▶ _Dataset content_

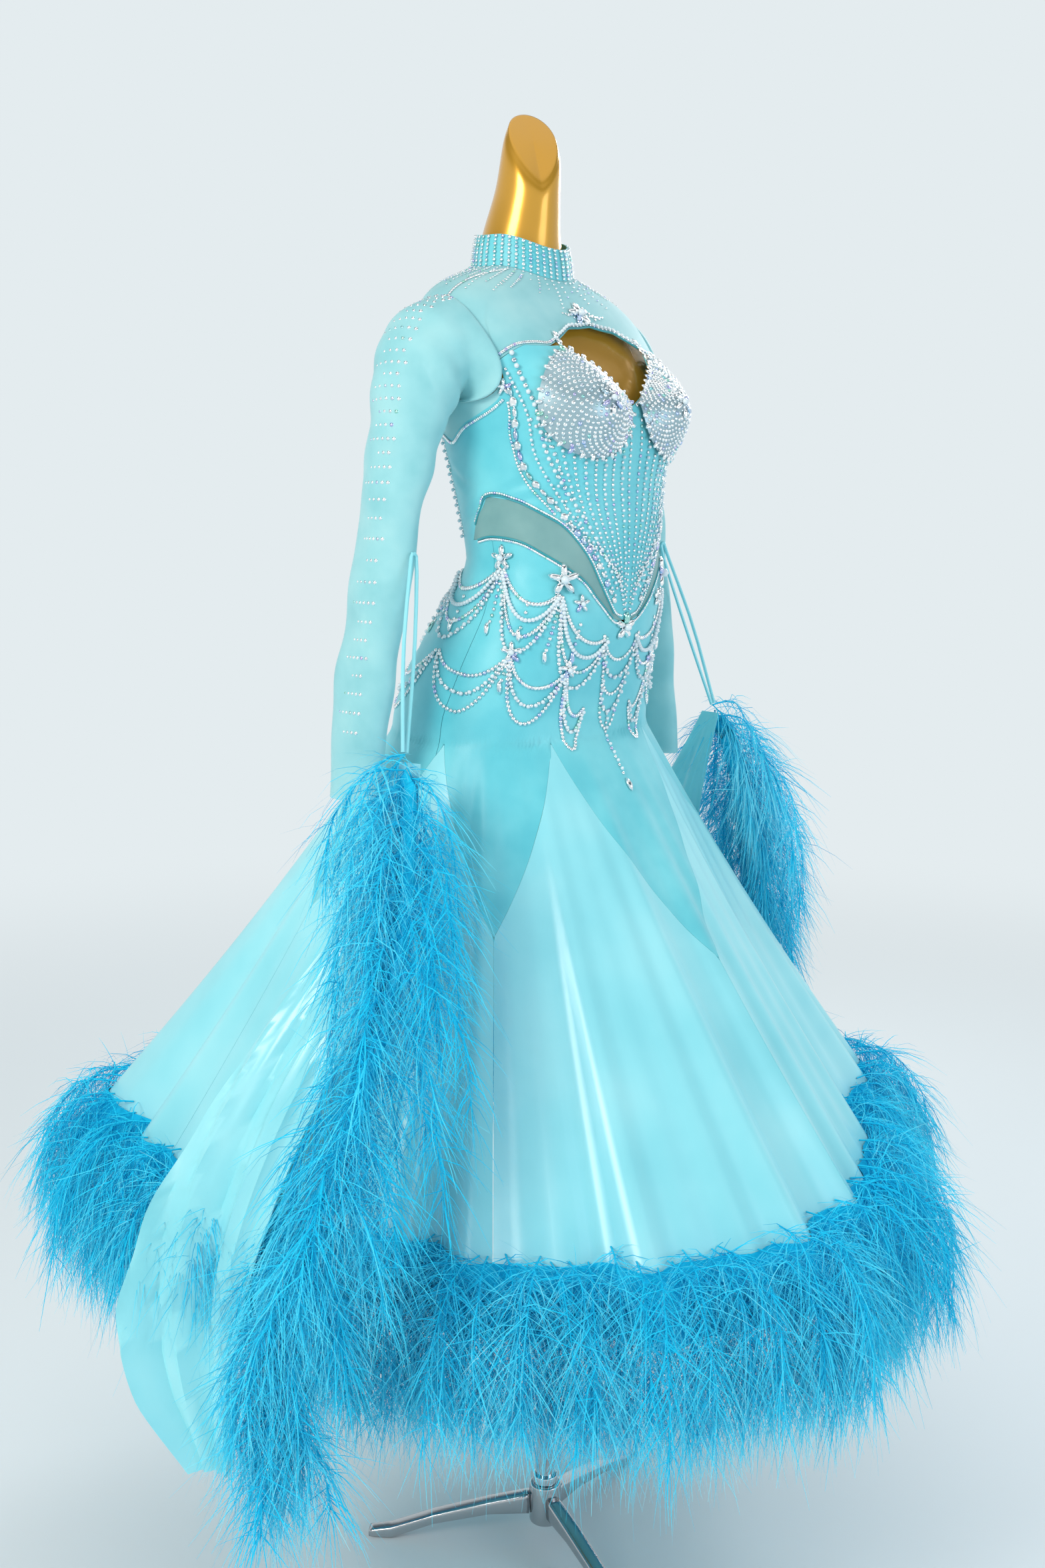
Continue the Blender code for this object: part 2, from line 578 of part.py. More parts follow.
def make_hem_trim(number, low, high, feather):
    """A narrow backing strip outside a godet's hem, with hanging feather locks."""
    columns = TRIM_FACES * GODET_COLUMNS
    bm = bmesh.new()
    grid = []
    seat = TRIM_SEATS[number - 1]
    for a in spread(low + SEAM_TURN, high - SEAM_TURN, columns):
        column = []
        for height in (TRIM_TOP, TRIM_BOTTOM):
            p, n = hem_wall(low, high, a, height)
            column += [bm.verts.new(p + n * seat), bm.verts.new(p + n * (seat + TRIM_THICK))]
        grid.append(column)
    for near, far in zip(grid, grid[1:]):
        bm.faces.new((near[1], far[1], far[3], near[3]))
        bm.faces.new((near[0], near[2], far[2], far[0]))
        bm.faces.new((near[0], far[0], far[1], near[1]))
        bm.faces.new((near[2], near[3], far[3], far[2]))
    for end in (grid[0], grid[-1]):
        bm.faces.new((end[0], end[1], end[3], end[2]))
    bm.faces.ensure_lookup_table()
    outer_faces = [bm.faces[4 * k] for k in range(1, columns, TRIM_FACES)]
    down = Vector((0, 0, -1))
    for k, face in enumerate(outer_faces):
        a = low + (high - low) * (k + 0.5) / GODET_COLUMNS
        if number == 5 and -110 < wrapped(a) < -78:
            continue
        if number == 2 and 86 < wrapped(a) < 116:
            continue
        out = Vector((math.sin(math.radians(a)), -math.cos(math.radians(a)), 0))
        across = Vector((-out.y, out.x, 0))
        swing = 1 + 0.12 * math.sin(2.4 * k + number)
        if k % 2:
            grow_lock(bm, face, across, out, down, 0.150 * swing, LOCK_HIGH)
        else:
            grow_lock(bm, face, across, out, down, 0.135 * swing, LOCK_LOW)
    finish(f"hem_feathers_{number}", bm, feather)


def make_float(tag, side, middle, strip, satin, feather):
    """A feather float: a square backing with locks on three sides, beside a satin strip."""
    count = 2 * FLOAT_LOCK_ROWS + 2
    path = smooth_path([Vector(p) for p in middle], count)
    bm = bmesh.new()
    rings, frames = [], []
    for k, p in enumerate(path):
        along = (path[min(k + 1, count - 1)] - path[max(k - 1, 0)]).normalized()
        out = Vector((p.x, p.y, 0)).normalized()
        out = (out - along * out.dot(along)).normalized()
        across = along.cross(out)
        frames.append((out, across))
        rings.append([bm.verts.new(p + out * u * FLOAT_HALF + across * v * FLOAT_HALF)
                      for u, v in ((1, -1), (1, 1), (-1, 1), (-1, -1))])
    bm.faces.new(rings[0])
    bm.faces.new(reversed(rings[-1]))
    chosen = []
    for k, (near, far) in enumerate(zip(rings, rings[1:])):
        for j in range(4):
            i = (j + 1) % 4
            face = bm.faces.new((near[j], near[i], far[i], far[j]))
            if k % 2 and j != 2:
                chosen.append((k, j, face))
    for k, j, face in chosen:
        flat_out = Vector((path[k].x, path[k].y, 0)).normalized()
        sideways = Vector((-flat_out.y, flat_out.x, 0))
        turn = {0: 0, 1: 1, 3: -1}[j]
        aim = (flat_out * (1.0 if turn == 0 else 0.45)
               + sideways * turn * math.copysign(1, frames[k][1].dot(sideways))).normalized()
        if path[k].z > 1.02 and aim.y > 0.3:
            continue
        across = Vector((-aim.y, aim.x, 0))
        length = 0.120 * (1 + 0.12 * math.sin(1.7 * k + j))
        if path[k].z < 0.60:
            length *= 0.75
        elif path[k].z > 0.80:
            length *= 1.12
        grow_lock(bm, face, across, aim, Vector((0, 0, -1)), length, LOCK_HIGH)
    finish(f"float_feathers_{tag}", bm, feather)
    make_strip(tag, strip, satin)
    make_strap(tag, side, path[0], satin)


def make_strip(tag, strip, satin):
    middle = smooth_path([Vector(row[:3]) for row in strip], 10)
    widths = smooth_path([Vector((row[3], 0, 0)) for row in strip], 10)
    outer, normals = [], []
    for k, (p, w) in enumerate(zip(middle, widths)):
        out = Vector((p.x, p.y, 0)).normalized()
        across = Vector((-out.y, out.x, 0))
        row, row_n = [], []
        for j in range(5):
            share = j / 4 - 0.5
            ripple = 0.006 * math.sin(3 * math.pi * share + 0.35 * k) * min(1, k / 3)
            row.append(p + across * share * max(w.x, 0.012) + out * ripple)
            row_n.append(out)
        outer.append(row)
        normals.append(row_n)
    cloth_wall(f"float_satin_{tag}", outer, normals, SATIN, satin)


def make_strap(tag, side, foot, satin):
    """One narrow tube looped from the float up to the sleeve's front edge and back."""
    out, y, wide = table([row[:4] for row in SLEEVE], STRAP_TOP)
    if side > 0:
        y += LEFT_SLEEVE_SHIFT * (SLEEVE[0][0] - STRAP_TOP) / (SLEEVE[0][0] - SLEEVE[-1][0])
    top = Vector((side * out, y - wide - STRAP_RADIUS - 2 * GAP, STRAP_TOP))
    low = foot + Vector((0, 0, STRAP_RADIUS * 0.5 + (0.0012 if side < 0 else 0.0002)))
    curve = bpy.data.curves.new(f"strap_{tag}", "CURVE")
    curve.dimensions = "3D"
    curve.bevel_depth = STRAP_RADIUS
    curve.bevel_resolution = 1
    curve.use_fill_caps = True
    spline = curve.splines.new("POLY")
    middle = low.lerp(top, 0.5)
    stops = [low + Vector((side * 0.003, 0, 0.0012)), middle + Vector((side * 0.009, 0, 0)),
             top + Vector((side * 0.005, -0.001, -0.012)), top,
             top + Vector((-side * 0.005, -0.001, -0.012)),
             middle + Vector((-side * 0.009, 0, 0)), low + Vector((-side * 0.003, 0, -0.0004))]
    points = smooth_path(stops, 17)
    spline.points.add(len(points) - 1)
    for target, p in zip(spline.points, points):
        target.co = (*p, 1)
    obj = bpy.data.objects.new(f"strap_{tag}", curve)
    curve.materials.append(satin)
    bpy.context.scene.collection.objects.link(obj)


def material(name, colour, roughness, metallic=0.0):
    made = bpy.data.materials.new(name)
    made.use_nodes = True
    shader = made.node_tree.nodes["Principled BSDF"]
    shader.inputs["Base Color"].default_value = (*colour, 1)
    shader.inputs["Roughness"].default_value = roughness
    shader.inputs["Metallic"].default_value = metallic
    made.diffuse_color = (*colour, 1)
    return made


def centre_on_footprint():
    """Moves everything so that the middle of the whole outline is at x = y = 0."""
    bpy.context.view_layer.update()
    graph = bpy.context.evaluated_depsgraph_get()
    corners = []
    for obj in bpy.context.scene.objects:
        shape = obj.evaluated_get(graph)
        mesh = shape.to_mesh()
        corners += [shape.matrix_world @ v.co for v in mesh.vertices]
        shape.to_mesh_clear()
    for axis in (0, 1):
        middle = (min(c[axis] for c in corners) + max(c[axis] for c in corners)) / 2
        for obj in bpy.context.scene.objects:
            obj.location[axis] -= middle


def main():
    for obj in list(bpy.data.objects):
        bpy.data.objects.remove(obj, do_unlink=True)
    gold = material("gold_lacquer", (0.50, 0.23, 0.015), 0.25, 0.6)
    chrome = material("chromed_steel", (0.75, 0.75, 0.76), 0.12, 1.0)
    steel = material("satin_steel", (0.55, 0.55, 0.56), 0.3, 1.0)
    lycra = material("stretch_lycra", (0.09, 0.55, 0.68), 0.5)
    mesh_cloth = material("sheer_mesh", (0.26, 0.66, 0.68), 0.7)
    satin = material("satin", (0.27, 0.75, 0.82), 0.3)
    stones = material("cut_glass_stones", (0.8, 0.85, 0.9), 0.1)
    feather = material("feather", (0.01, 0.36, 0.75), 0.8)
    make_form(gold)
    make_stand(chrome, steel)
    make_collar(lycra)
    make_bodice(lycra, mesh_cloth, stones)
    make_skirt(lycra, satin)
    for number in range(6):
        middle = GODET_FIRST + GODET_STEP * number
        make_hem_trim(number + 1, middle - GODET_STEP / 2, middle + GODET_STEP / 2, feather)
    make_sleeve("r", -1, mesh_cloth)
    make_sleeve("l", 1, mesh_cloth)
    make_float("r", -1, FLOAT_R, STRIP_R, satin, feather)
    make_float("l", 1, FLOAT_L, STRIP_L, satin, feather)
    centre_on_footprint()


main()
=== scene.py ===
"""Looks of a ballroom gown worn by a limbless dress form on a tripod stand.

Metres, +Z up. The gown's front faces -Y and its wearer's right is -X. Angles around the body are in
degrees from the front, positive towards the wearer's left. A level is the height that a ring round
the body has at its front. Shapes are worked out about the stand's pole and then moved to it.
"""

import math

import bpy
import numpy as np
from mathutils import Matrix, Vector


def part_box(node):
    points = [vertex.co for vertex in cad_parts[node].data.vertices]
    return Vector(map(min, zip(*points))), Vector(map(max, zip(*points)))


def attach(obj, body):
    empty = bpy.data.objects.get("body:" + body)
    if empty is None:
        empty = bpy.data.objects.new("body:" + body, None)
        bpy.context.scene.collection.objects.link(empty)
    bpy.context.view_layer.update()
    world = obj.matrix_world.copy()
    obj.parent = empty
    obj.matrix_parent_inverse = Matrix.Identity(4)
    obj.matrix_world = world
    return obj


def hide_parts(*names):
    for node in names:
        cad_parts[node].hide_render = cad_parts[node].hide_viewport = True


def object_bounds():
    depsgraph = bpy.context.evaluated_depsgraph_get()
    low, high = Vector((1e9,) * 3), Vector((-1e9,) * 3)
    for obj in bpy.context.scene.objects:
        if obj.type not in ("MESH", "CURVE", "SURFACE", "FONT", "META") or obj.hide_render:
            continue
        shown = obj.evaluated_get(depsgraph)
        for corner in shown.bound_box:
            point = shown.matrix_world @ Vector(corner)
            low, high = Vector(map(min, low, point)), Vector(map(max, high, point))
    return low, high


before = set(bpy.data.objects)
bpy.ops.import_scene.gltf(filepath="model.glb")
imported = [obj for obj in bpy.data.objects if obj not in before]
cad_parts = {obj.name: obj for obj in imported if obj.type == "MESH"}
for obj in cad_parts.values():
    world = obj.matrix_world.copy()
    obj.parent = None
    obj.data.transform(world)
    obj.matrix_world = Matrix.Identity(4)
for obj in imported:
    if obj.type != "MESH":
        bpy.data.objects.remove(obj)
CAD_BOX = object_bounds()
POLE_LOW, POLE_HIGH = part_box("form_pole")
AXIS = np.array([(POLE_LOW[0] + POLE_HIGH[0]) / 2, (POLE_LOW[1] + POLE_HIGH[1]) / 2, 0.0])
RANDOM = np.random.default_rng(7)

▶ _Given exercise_
Return verbatim the lines that run from the line containing "0.36, 0.75), 0.8)" through the line containing "low, high = Vector((1e9,)", inclusive.

▶ _Answer for this exercise_
    feather = material("feather", (0.01, 0.36, 0.75), 0.8)
    make_form(gold)
    make_stand(chrome, steel)
    make_collar(lycra)
    make_bodice(lycra, mesh_cloth, stones)
    make_skirt(lycra, satin)
    for number in range(6):
        middle = GODET_FIRST + GODET_STEP * number
        make_hem_trim(number + 1, middle - GODET_STEP / 2, middle + GODET_STEP / 2, feather)
    make_sleeve("r", -1, mesh_cloth)
    make_sleeve("l", 1, mesh_cloth)
    make_float("r", -1, FLOAT_R, STRIP_R, satin, feather)
    make_float("l", 1, FLOAT_L, STRIP_L, satin, feather)
    centre_on_footprint()


main()
=== scene.py ===
"""Looks of a ballroom gown worn by a limbless dress form on a tripod stand.

Metres, +Z up. The gown's front faces -Y and its wearer's right is -X. Angles around the body are in
degrees from the front, positive towards the wearer's left. A level is the height that a ring round
the body has at its front. Shapes are worked out about the stand's pole and then moved to it.
"""

import math

import bpy
import numpy as np
from mathutils import Matrix, Vector


def part_box(node):
    points = [vertex.co for vertex in cad_parts[node].data.vertices]
    return Vector(map(min, zip(*points))), Vector(map(max, zip(*points)))


def attach(obj, body):
    empty = bpy.data.objects.get("body:" + body)
    if empty is None:
        empty = bpy.data.objects.new("body:" + body, None)
        bpy.context.scene.collection.objects.link(empty)
    bpy.context.view_layer.update()
    world = obj.matrix_world.copy()
    obj.parent = empty
    obj.matrix_parent_inverse = Matrix.Identity(4)
    obj.matrix_world = world
    return obj


def hide_parts(*names):
    for node in names:
        cad_parts[node].hide_render = cad_parts[node].hide_viewport = True


def object_bounds():
    depsgraph = bpy.context.evaluated_depsgraph_get()
    low, high = Vector((1e9,) * 3), Vector((-1e9,) * 3)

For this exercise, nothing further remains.